- DESCRIPTION OF THE TASK: Return the lines exactly as they stand, from the first of the material through the line containing "GRILLE_PITCH = 4.0 * MM".

- DATASET CONTENT:

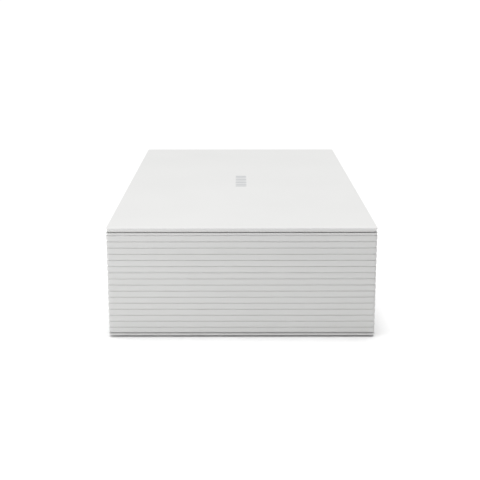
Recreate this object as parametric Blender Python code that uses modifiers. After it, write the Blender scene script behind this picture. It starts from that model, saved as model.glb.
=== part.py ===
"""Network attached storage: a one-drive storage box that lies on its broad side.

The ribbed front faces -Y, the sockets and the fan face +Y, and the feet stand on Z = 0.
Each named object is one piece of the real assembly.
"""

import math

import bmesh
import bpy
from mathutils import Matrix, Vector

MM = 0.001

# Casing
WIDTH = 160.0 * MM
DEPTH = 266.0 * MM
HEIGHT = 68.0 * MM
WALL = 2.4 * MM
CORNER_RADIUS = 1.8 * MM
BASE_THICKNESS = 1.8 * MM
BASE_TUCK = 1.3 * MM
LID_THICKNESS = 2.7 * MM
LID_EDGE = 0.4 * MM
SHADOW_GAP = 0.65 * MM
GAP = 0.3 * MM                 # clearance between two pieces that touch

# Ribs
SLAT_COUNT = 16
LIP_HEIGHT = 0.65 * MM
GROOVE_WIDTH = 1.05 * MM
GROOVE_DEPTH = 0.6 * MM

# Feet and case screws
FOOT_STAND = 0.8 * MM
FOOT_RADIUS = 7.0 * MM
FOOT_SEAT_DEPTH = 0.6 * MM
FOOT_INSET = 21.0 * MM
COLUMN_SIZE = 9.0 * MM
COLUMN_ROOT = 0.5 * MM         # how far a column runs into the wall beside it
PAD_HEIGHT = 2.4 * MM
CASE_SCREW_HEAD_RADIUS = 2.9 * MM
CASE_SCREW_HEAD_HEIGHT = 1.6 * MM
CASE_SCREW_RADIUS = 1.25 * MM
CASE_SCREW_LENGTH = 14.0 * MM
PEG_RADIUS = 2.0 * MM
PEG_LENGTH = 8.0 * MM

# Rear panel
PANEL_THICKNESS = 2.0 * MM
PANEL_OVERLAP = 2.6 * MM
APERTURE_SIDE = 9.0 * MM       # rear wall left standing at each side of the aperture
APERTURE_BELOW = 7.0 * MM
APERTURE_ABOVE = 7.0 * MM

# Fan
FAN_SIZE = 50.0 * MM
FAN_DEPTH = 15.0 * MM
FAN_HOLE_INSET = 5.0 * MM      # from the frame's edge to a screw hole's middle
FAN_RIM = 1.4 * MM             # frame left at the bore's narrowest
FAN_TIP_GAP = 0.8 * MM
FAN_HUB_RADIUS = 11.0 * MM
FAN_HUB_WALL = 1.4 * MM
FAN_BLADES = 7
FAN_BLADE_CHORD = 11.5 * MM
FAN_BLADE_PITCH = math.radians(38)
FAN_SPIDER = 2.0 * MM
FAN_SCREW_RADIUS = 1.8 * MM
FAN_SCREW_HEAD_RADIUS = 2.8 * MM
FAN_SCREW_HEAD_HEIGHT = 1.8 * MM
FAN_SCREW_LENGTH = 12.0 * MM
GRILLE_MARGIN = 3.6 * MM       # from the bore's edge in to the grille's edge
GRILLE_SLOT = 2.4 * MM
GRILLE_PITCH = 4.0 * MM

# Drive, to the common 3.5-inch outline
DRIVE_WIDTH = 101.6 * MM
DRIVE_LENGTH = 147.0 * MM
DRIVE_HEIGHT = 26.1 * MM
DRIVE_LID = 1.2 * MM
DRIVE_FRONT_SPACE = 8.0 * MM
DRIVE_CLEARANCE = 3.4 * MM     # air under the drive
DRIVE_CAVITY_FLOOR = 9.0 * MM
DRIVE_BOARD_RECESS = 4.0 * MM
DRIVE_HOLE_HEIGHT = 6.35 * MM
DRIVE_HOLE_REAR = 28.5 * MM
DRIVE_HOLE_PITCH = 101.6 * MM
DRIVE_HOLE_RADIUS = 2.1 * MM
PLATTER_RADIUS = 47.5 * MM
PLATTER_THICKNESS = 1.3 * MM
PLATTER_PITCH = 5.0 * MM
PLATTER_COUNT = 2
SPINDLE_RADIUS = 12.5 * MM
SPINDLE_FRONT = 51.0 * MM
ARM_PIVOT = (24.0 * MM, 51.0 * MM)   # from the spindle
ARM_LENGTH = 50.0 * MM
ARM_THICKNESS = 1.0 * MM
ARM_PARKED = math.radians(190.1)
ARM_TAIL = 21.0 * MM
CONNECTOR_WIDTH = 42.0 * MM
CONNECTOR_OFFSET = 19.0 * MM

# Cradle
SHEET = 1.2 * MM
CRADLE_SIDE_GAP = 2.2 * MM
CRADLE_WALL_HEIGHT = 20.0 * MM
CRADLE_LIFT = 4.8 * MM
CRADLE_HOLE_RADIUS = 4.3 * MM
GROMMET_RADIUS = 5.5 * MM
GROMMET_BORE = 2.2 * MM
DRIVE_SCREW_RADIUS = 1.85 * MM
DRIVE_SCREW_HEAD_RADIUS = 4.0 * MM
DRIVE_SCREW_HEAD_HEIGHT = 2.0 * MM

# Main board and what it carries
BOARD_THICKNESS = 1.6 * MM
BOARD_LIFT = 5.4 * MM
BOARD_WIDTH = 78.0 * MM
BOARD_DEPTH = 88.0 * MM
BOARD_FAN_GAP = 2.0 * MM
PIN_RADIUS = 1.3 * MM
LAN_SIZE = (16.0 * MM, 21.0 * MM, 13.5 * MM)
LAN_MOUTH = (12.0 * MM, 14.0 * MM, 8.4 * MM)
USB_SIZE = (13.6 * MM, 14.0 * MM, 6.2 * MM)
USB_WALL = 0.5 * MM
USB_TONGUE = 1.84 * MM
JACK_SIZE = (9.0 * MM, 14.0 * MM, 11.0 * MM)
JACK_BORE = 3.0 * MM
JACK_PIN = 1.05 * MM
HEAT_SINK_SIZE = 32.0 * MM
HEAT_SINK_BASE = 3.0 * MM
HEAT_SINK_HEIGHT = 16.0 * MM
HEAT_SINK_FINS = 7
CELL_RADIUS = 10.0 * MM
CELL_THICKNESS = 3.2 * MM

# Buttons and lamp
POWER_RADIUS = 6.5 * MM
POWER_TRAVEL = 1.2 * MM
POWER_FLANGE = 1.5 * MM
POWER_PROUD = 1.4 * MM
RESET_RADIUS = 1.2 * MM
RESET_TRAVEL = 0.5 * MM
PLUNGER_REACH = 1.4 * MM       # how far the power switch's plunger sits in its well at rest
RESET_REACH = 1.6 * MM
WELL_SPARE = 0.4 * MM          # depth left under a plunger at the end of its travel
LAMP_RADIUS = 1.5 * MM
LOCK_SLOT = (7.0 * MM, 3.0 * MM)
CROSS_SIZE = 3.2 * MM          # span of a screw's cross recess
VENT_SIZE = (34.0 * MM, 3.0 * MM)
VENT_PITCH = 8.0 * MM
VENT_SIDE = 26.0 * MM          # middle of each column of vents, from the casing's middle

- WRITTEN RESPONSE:
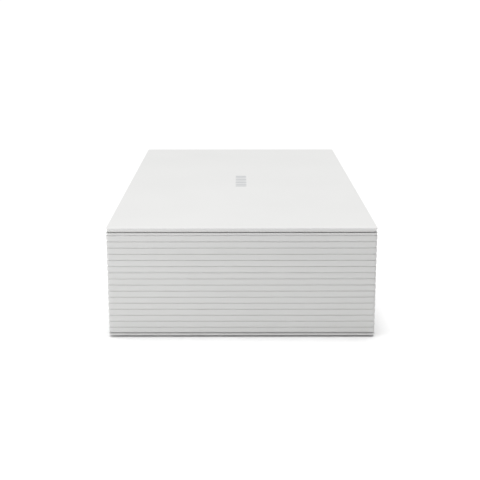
Recreate this object as parametric Blender Python code that uses modifiers. After it, write the Blender scene script behind this picture. It starts from that model, saved as model.glb.
=== part.py ===
"""Network attached storage: a one-drive storage box that lies on its broad side.

The ribbed front faces -Y, the sockets and the fan face +Y, and the feet stand on Z = 0.
Each named object is one piece of the real assembly.
"""

import math

import bmesh
import bpy
from mathutils import Matrix, Vector

MM = 0.001

# Casing
WIDTH = 160.0 * MM
DEPTH = 266.0 * MM
HEIGHT = 68.0 * MM
WALL = 2.4 * MM
CORNER_RADIUS = 1.8 * MM
BASE_THICKNESS = 1.8 * MM
BASE_TUCK = 1.3 * MM
LID_THICKNESS = 2.7 * MM
LID_EDGE = 0.4 * MM
SHADOW_GAP = 0.65 * MM
GAP = 0.3 * MM                 # clearance between two pieces that touch

# Ribs
SLAT_COUNT = 16
LIP_HEIGHT = 0.65 * MM
GROOVE_WIDTH = 1.05 * MM
GROOVE_DEPTH = 0.6 * MM

# Feet and case screws
FOOT_STAND = 0.8 * MM
FOOT_RADIUS = 7.0 * MM
FOOT_SEAT_DEPTH = 0.6 * MM
FOOT_INSET = 21.0 * MM
COLUMN_SIZE = 9.0 * MM
COLUMN_ROOT = 0.5 * MM         # how far a column runs into the wall beside it
PAD_HEIGHT = 2.4 * MM
CASE_SCREW_HEAD_RADIUS = 2.9 * MM
CASE_SCREW_HEAD_HEIGHT = 1.6 * MM
CASE_SCREW_RADIUS = 1.25 * MM
CASE_SCREW_LENGTH = 14.0 * MM
PEG_RADIUS = 2.0 * MM
PEG_LENGTH = 8.0 * MM

# Rear panel
PANEL_THICKNESS = 2.0 * MM
PANEL_OVERLAP = 2.6 * MM
APERTURE_SIDE = 9.0 * MM       # rear wall left standing at each side of the aperture
APERTURE_BELOW = 7.0 * MM
APERTURE_ABOVE = 7.0 * MM

# Fan
FAN_SIZE = 50.0 * MM
FAN_DEPTH = 15.0 * MM
FAN_HOLE_INSET = 5.0 * MM      # from the frame's edge to a screw hole's middle
FAN_RIM = 1.4 * MM             # frame left at the bore's narrowest
FAN_TIP_GAP = 0.8 * MM
FAN_HUB_RADIUS = 11.0 * MM
FAN_HUB_WALL = 1.4 * MM
FAN_BLADES = 7
FAN_BLADE_CHORD = 11.5 * MM
FAN_BLADE_PITCH = math.radians(38)
FAN_SPIDER = 2.0 * MM
FAN_SCREW_RADIUS = 1.8 * MM
FAN_SCREW_HEAD_RADIUS = 2.8 * MM
FAN_SCREW_HEAD_HEIGHT = 1.8 * MM
FAN_SCREW_LENGTH = 12.0 * MM
GRILLE_MARGIN = 3.6 * MM       # from the bore's edge in to the grille's edge
GRILLE_SLOT = 2.4 * MM
GRILLE_PITCH = 4.0 * MM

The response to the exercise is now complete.